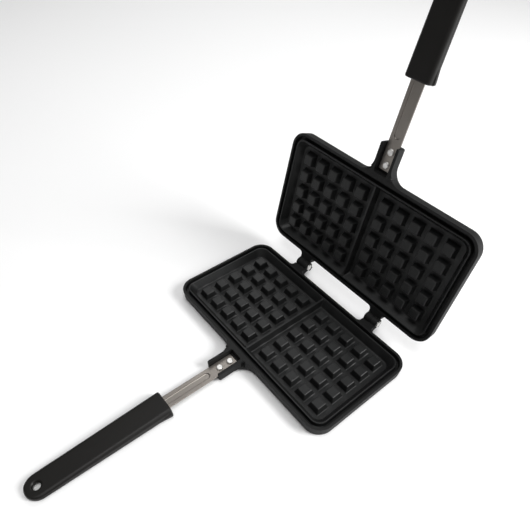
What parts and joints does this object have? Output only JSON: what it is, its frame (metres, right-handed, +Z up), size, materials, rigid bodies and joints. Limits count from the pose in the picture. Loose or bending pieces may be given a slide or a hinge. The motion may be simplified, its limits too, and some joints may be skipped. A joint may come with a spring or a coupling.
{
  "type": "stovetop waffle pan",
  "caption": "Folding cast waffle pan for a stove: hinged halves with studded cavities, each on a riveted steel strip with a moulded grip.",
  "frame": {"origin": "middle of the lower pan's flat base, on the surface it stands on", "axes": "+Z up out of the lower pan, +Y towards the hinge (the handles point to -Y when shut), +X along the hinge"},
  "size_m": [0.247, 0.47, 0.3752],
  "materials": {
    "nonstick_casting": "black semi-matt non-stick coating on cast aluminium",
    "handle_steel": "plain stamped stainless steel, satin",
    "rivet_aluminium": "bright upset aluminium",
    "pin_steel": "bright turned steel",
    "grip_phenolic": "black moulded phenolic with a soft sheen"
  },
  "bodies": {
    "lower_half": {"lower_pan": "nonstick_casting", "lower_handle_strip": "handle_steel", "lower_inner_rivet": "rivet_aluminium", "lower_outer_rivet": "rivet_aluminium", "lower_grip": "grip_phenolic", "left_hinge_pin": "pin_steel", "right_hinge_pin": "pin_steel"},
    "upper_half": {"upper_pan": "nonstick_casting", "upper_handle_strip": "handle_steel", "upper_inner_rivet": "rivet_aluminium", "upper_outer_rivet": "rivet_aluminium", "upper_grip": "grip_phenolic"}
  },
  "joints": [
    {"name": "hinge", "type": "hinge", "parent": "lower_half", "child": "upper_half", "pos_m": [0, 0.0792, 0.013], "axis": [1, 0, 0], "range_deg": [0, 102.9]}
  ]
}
▬▬▬▬▬▬▬▬▬▬
**What needs to be done**
Extract the complete listing verbatim.

**Written response**
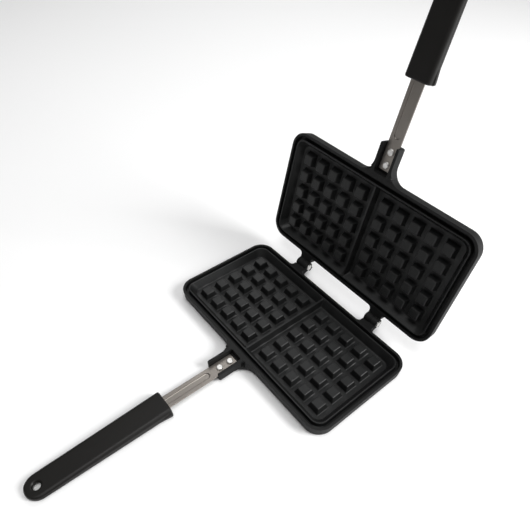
What parts and joints does this object have? Output only JSON: what it is, its frame (metres, right-handed, +Z up), size, materials, rigid bodies and joints. Limits count from the pose in the picture. Loose or bending pieces may be given a slide or a hinge. The motion may be simplified, its limits too, and some joints may be skipped. A joint may come with a spring or a coupling.
{
  "type": "stovetop waffle pan",
  "caption": "Folding cast waffle pan for a stove: hinged halves with studded cavities, each on a riveted steel strip with a moulded grip.",
  "frame": {"origin": "middle of the lower pan's flat base, on the surface it stands on", "axes": "+Z up out of the lower pan, +Y towards the hinge (the handles point to -Y when shut), +X along the hinge"},
  "size_m": [0.247, 0.47, 0.3752],
  "materials": {
    "nonstick_casting": "black semi-matt non-stick coating on cast aluminium",
    "handle_steel": "plain stamped stainless steel, satin",
    "rivet_aluminium": "bright upset aluminium",
    "pin_steel": "bright turned steel",
    "grip_phenolic": "black moulded phenolic with a soft sheen"
  },
  "bodies": {
    "lower_half": {"lower_pan": "nonstick_casting", "lower_handle_strip": "handle_steel", "lower_inner_rivet": "rivet_aluminium", "lower_outer_rivet": "rivet_aluminium", "lower_grip": "grip_phenolic", "left_hinge_pin": "pin_steel", "right_hinge_pin": "pin_steel"},
    "upper_half": {"upper_pan": "nonstick_casting", "upper_handle_strip": "handle_steel", "upper_inner_rivet": "rivet_aluminium", "upper_outer_rivet": "rivet_aluminium", "upper_grip": "grip_phenolic"}
  },
  "joints": [
    {"name": "hinge", "type": "hinge", "parent": "lower_half", "child": "upper_half", "pos_m": [0, 0.0792, 0.013], "axis": [1, 0, 0], "range_deg": [0, 102.9]}
  ]
}